Trump göreve geldiğinden beri Beyaz Saray ekibi içinde bitmek bilmeyen istifalar, görevden almalar ve dışişleri bakanlığı gibi kritik bir kurumda yardımcılık görevlerine dahi yapılamayan atamalar mevcut durumda bir yönetim krizine işaret ediyor.

Böyle bir atmosferde Washington’daki muhataplarının cebelleştiği yönetim krizini gören Ankara, Reza Zarrab davasının 17-25 Aralık yargı darbesi girişiminin yıkıcı çizgisi üzerinde yürüdüğünün de farkında. Tüm bunlarla birlikte koruma polisleri hakkında bir çırpıda tutuklama kararı alınırken Gülen’in iadesi konusunda kılını kıpırdatmayan Washington’ın bu tavrının arkasında Trump yönetimine ayak direten kurumlar ve sözde aktivist yargının olduğu düşüncesi de mevcut. Bu noktada iktidarını pekiştirmekte başarı kaydetmek bir kenara hala ayakta durmak için mücadele eden bir ABD başkanı var karşımızda.

ABD’nin artık bir karar vermesi gerekiyor

Tam da bu sebeple yani yönetim krizi yaşayan Trump’ın Erdoğan ile çalışma isteği iki ülkenin ilişkileri açısından önemli bir avantaj sağlayabilir. Ancak Trump yönetimin bir an evvel Ortadoğu ve özellikle de Suriye politikasını netleştirmesi gerekiyor. Öyle ki bu durum Obama dönemi politikaları devam ettirirken ortaya çıkan olumsuz sonuçlar derin yaralar açıyor. Suriye ve Irak gibi bölgedeki yaşadığı kaos dozu her geçen gün artan devletler parçalanmaya doğru giderken ABD’nin silahlandırdığı PKK/PYD gibi terörist gruplar hayati sorunları beraberinde getiriyor. Bu sorunların çözümü için çabalayan Türkiye ise bu koşullarda sahada Rusya ve İran gibi diğer aktörlerle olan işbirliğini genişletiyor. Son günlerde Astana’da mutabakata varılan çatışmasızlık bölgeleri görüşmeleri ve Türkiye’nin S-400 hava savunma sistemleri alımı anlaşması bu işbirliklerine verilebilecek önemli örnekler.

Ayrıca sonuna yaklaşıldığı dile getirilen terör örgütü DAEŞ ile mücadelede olduğu gibi hem Türkiye hem İran’ın PKK/PYD’nin bir diğer kolu olan terör örgütü YPG konusunda işbirliği arayışında olduğunu da ABD’nin görmesi gerekiyor.
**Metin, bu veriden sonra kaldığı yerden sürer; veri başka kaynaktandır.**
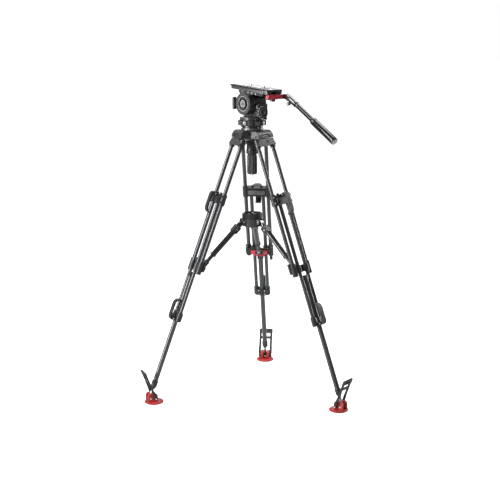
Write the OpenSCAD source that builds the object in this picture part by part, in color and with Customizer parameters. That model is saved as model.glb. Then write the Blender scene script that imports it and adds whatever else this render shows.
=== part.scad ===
// Two-stage twin-tube tripod with mid-level spreader and a fluid head.
// Units mm, +Z up, floor at z = 0, origin on the floor under the bowl axis.
// The head's lens direction is +Y and its tilt axis runs along X.

/* [Stance] */
// Lean of each leg from the vertical, degrees
leg_angle = 20.4; // [18:0.2:22]
// Azimuth of leg 1; the others follow at 120 degree steps
leg_azimuth = 41.2; // [30:1:50]
// Lens-up lean of the head in the stored pose, degrees
head_tilt = 4.8; // [0:0.2:8]

/* [Legs] */
// Spacing of the upper twin tubes, centre to centre
upper_spacing = 104.4; // [102:0.2:108]
// Spacing of the middle twin tubes, centre to centre
middle_spacing = 54.4; // [53.6:0.2:56]
// Upper tube radius
upper_r = 8.6; // [8:0.1:9]
// Middle tube radius
middle_r = 8.3; // [7.8:0.1:8.6]
// Lower tube radius
lower_r = 11.35; // [10.8:0.05:11.6]
// Top of the upper clamp below the shoulder hinge
upper_clamp_s = 262; // [200:1:300]
// Top of the lower clamp below the shoulder hinge
lower_clamp_s = 819; // [790:1:860]
// Top of the lower tube's guide below the shoulder hinge
guide_s = 632; // [630:1:660]
// Ankle pin height above the floor
ankle_z = 24; // [22:1:27]
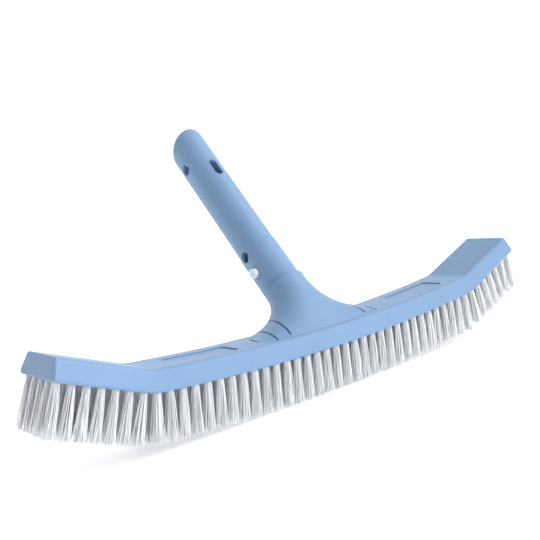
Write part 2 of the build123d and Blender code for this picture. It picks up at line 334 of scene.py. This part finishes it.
# ---- Floor ------------------------------------------------------------------------------------
# A pale studio sheet: flat under the bristle tips, then swept up far behind the brush.
def studio_sheet():
    """A sheet with an even glow of its own, which keeps it white under the brush."""
    front, back_y, top, sweep_r, half_width = -3.0, 4.0, 7.0, 1.5, 12.0
    sweep_steps = 24
    gap_below = 0.0002
    glow, roughness, speckle_scale = 0.34, 0.8, 6
    dull_white, white = (0.93, 0.93, 0.93, 1), (0.95, 0.95, 0.95, 1)

    floor_z = cad_box[0][2] - gap_below
    outline = [(front, floor_z), (back_y - sweep_r, floor_z)]
    for i in range(1, sweep_steps + 1):
        turn = pi / 2 * i / sweep_steps
        outline.append((back_y - sweep_r + sweep_r * sin(turn), floor_z + sweep_r * (1 - cos(turn))))
    outline.append((back_y, floor_z + top))
    verts = [(x, y, z) for x in (-half_width, half_width) for y, z in outline]
    n = len(outline)
    faces = [(i, i + 1, n + i + 1, n + i) for i in range(n - 1)]
    mesh = bpy.data.meshes.new("studio_sheet")
    mesh.from_pydata(verts, [], faces)
    mesh.polygons.foreach_set("use_smooth", [True] * len(faces))

    material = bpy.data.materials.new("studio_white")
    material.use_nodes = True
    tree = material.node_tree
    shader = tree.nodes["Principled BSDF"]
    speckle = tree.nodes.new("ShaderNodeTexNoise")
    speckle.inputs["Scale"].default_value = speckle_scale
    tint = tree.nodes.new("ShaderNodeValToRGB")
    tint.color_ramp.elements[0].color = dull_white
    tint.color_ramp.elements[1].color = white
    tree.links.new(speckle.outputs["Fac"], tint.inputs["Fac"])
    tree.links.new(tint.outputs["Color"], shader.inputs["Base Color"])
    shader.inputs["Roughness"].default_value = roughness
    shader.inputs["Emission Color"].default_value = (1, 1, 1, 1)
    shader.inputs["Emission Strength"].default_value = glow
    mesh.materials.append(material)
    sheet = bpy.data.objects.new("studio_sheet", mesh)
    bpy.context.scene.collection.objects.link(sheet)


studio_sheet()


# ---- Light ------------------------------------------------------------------------------------
# A broad soft key from the right, in front and above, and a weaker soft box in front.
# Both stand in a white tent, which is dimmer on the brush's left so that its left sides read darker.
def add_lamp(name, kind, travel, power):
    """A lamp out of the camera's sight, shining along the direction of travel."""
    data = bpy.data.lights.new(name, kind)
    data.energy = power
    lamp = bpy.data.objects.new(name, data)
    lamp.visible_camera = False
    lamp.rotation_euler = Vector(travel).to_track_quat("-Z", "Y").to_euler()
    bpy.context.scene.collection.objects.link(lamp)
    return lamp


box_place, box_size = Vector((-0.1, -1.8, 0.6)), 1.2
brush_middle = (Vector(cad_box[0]) + Vector(cad_box[1])) / 2
box = add_lamp("front", "AREA", brush_middle - box_place, 9)
box.location = box_place
box.data.shape = "DISK"
box.data.size = box_size

key = add_lamp("key", "SUN", (-0.62, 0.50, -0.60), 1.95)
key.data.angle = radians(38)

tent_left, tent_right = -0.9, 0.7
dim_level, bright_level = 0.12, 0.85
tent_colour = (0.95, 0.975, 1.0, 1)
world = bpy.data.worlds.new("tent")
world.use_nodes = True
sky = world.node_tree
heading = sky.nodes.new("ShaderNodeTexCoord")
split = sky.nodes.new("ShaderNodeSeparateXYZ")
tent_level = sky.nodes.new("ShaderNodeMapRange")
tent_level.inputs["From Min"].default_value = tent_left
tent_level.inputs["From Max"].default_value = tent_right
tent_level.inputs["To Min"].default_value = dim_level
tent_level.inputs["To Max"].default_value = bright_level
sky.links.new(heading.outputs["Generated"], split.inputs["Vector"])
sky.links.new(split.outputs["X"], tent_level.inputs["Value"])
sky.links.new(tent_level.outputs["Result"], sky.nodes["Background"].inputs["Strength"])
sky.nodes["Background"].inputs["Color"].default_value = tent_colour
bpy.context.scene.world = world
ABD’nin terörle mücadele kılığında bir başka terör grubunu güçlendirerek bir yere varamayacağını anlaması ve bu politikanın Türkiye ile olan ilişkilerinde geri dönülmez bir boyut kazanabileceğini göz önünde bulundurması kendileri açısından iyi olacaktır. Şimdilik Türkiye’nin sahada genişlettiği Rusya ve İran ile işbirlikleri her ne kadar stratejik bir düzeye çıkmamış olsa da bunun bir gün gerçekleşmesinin önünde her hangi bir engel bulunmuyor.

İç siyaset ile başı fazlasıyla dertte olan Trump’ın bu gidişatın risklerini görmesi mümkün mü bilemiyoruz. Ancak başta dağınıklıklarından bahsettiğimiz Dışişleri ve Pentagon’un acilen Türkiye ve ABD ilişkilerindeki stratejik ortaklıkta ilişkilerini uçuruma götüren kopuşun kendi ülkelerine bir faydası olmadığı gibi zarar vereceğini gündeme almalarında yarar var. Zira Türkiye’nin bölgesinde sahip olduğu önemini izaha gerek de yok.

Kısacası Trump ve ekibinin her şeyden evvel zaman kaybetmeden Ortadoğu’daki gidişatı ve Türkiye ile müttefikliğinin ne anlama geldiğini bir kez daha düşünmesi gerekiyor. Belki böylece iki liderin arasındaki bu bir birine kapı aralayan olumlu hava iki ülke arası ilişkilerde yeni bir dönem başlatabilir.